How many lines of these entries include the string "bends"? State the number alone.
* START *
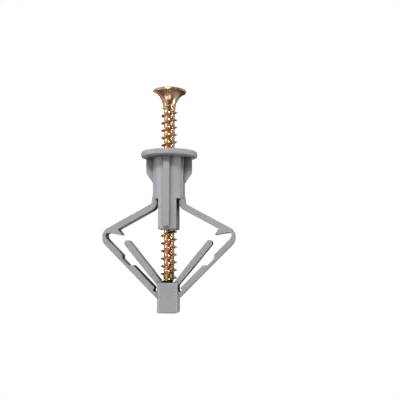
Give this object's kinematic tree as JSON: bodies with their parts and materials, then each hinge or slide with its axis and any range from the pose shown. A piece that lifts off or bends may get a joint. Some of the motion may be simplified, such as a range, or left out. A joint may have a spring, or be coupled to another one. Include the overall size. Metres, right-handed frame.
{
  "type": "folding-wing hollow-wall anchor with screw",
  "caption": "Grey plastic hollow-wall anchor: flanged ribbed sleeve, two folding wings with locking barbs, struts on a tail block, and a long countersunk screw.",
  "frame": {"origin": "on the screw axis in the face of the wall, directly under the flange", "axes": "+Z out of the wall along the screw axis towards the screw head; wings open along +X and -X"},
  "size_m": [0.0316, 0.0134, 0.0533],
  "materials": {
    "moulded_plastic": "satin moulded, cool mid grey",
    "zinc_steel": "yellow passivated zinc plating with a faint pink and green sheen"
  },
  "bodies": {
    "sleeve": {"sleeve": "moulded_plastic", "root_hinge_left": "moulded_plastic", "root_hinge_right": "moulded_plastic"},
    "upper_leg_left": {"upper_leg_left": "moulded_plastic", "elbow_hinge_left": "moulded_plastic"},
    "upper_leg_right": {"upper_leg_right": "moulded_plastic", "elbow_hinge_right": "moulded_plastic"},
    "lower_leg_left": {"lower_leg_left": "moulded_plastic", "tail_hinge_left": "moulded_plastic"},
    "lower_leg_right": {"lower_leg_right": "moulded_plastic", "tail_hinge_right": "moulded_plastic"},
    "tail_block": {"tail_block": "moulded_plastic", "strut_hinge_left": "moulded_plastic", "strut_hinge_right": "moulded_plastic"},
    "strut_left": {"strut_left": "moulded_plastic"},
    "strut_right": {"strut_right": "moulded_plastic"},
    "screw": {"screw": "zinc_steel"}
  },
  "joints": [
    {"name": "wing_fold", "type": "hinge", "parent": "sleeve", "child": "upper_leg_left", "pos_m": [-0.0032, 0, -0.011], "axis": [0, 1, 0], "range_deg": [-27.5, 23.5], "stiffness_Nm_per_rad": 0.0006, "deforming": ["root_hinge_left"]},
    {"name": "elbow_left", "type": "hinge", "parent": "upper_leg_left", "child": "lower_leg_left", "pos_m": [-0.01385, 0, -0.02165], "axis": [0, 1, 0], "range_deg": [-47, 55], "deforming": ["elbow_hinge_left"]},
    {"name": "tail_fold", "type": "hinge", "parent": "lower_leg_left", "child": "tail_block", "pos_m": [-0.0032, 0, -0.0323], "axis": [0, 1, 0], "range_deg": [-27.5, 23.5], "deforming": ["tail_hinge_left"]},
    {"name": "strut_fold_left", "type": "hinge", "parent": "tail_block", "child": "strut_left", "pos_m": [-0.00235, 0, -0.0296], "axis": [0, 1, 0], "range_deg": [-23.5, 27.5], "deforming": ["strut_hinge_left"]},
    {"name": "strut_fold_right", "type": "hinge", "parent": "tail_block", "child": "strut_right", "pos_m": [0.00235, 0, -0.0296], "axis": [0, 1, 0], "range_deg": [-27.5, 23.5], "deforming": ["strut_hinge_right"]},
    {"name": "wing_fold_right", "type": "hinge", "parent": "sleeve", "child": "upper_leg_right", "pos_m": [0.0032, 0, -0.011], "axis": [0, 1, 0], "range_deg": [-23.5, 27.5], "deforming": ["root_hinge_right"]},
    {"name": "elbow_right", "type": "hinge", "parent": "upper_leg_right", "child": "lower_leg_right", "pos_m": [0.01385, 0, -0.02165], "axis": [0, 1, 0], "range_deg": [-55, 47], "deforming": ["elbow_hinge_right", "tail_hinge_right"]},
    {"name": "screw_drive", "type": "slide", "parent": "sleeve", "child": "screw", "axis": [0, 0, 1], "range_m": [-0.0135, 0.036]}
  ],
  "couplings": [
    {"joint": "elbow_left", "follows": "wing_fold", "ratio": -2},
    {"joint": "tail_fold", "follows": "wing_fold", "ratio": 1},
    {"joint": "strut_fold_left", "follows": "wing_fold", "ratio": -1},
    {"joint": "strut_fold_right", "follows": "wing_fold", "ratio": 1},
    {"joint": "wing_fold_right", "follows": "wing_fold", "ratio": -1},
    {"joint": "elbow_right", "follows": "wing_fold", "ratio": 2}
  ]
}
* END *
* START *
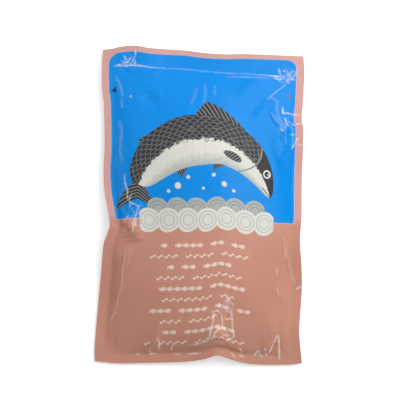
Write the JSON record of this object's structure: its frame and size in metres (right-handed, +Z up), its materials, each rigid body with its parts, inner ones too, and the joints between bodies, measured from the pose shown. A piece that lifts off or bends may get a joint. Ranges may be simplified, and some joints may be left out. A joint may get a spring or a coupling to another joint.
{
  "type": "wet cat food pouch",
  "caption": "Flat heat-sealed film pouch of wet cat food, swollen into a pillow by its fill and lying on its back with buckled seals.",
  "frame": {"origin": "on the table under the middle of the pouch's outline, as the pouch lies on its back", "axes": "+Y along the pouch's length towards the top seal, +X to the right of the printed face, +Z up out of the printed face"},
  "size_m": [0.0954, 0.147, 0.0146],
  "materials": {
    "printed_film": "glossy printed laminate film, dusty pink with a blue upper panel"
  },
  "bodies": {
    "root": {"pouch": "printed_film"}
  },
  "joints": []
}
* END *
* START *
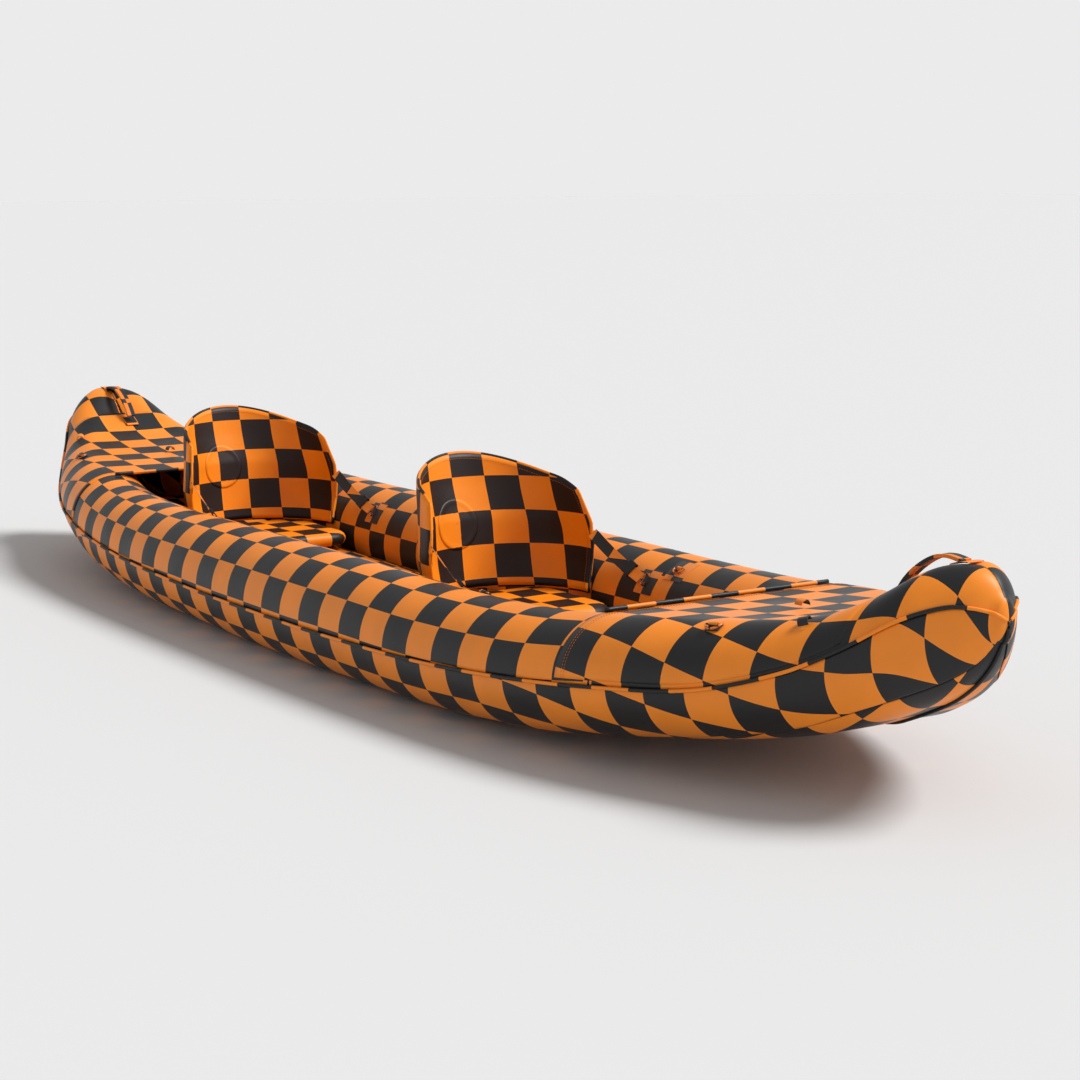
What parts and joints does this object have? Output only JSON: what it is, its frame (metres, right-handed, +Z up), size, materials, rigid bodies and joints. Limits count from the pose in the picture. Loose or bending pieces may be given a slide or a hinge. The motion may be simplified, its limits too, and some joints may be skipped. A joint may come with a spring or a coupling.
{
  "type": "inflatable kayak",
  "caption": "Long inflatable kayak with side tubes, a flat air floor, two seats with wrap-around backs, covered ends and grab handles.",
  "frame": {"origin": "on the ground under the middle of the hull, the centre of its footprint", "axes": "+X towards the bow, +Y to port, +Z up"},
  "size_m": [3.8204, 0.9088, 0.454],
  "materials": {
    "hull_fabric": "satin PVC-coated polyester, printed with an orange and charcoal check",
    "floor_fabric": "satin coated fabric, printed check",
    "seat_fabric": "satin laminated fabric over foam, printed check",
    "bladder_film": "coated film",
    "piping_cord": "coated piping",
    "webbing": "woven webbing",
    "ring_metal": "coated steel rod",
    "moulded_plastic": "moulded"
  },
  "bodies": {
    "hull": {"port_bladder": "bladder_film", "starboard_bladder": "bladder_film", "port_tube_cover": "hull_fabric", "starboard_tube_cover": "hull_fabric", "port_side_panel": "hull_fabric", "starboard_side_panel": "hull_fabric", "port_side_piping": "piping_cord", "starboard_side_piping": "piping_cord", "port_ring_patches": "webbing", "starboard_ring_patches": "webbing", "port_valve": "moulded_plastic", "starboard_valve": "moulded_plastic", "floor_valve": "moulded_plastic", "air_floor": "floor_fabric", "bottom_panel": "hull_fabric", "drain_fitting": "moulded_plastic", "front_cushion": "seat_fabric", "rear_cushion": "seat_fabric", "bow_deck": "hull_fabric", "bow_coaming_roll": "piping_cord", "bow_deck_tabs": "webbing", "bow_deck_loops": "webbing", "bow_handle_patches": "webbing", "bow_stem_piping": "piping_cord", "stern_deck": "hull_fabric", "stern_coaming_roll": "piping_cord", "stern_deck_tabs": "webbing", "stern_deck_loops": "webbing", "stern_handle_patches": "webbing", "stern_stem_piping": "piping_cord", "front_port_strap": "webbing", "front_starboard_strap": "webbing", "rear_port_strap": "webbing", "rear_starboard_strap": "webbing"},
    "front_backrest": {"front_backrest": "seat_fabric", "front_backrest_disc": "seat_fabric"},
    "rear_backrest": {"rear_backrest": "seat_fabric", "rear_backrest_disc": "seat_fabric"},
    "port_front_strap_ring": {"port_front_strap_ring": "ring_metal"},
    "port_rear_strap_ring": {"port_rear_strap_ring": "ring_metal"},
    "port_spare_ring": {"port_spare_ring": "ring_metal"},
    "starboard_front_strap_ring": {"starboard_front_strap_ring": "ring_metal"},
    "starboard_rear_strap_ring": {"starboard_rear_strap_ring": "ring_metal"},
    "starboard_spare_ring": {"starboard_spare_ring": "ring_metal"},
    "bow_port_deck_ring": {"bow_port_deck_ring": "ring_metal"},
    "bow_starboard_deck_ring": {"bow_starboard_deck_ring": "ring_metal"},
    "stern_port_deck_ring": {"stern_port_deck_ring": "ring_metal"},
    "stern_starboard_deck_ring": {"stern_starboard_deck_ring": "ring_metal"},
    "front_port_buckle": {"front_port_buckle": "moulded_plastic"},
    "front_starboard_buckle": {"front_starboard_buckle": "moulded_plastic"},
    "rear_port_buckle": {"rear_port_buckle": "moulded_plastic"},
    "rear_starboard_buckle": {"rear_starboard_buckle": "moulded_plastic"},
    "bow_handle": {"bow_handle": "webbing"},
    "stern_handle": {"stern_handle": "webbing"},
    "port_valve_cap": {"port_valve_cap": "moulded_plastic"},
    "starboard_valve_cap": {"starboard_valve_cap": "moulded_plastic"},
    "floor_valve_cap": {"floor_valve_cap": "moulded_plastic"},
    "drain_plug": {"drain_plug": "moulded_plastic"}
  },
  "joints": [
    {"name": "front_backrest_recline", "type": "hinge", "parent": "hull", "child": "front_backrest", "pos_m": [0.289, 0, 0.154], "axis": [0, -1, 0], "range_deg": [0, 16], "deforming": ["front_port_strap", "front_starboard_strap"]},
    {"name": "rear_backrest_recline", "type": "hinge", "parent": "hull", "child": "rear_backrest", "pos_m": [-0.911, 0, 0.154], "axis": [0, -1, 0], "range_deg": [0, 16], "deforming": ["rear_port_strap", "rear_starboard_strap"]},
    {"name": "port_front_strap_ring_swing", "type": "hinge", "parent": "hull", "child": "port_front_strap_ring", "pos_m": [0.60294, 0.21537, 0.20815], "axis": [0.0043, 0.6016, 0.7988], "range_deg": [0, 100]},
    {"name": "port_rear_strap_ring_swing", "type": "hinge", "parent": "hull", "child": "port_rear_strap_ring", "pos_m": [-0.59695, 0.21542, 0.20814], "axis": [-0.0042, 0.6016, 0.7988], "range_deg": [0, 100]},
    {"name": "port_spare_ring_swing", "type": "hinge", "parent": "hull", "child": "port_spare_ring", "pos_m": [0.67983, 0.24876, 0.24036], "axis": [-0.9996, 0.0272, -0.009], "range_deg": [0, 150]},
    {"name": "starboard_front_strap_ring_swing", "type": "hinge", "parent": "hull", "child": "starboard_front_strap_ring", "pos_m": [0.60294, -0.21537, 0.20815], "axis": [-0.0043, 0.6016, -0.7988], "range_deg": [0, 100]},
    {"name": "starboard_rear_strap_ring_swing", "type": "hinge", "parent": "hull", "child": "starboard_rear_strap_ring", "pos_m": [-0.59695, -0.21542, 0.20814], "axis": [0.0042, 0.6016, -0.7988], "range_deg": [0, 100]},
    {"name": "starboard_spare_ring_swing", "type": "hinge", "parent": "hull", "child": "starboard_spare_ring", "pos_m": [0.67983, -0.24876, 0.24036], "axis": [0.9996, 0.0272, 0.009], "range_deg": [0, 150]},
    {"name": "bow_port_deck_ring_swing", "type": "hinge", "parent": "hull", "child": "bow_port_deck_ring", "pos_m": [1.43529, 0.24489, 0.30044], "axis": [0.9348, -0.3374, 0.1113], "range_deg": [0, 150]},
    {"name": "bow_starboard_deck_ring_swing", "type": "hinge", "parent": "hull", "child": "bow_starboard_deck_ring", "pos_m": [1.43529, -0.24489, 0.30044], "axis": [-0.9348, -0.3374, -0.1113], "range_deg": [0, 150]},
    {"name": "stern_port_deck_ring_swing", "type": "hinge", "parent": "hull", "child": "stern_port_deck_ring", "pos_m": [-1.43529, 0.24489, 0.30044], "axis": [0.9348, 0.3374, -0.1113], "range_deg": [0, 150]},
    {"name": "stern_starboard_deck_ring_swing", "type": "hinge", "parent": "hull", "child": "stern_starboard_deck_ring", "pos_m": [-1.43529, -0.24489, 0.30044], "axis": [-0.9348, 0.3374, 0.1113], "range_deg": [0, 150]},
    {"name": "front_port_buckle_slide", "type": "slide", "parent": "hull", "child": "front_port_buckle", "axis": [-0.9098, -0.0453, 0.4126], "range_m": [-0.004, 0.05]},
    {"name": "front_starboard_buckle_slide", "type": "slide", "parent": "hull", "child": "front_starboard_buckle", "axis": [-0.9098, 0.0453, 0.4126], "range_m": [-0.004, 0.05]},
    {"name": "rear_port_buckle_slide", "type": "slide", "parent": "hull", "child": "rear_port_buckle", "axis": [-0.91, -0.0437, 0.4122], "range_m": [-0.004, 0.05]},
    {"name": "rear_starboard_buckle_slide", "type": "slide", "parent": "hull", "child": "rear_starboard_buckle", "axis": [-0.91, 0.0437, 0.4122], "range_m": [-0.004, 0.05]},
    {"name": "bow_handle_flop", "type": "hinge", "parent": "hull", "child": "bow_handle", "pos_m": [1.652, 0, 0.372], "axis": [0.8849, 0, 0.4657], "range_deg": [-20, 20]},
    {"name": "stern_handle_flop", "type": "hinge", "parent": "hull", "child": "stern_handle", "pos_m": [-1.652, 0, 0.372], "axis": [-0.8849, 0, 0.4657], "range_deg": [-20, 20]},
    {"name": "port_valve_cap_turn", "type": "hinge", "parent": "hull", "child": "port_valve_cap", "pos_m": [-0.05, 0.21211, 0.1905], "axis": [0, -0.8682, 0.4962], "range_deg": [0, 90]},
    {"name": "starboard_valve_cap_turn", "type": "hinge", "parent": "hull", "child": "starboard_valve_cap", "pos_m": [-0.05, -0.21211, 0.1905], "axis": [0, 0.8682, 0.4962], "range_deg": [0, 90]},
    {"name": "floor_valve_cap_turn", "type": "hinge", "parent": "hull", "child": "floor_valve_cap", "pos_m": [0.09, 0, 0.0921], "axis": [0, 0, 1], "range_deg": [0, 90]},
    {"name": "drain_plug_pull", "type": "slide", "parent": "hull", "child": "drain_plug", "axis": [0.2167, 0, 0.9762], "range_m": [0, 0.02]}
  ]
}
* END *
§ **Full response**:
2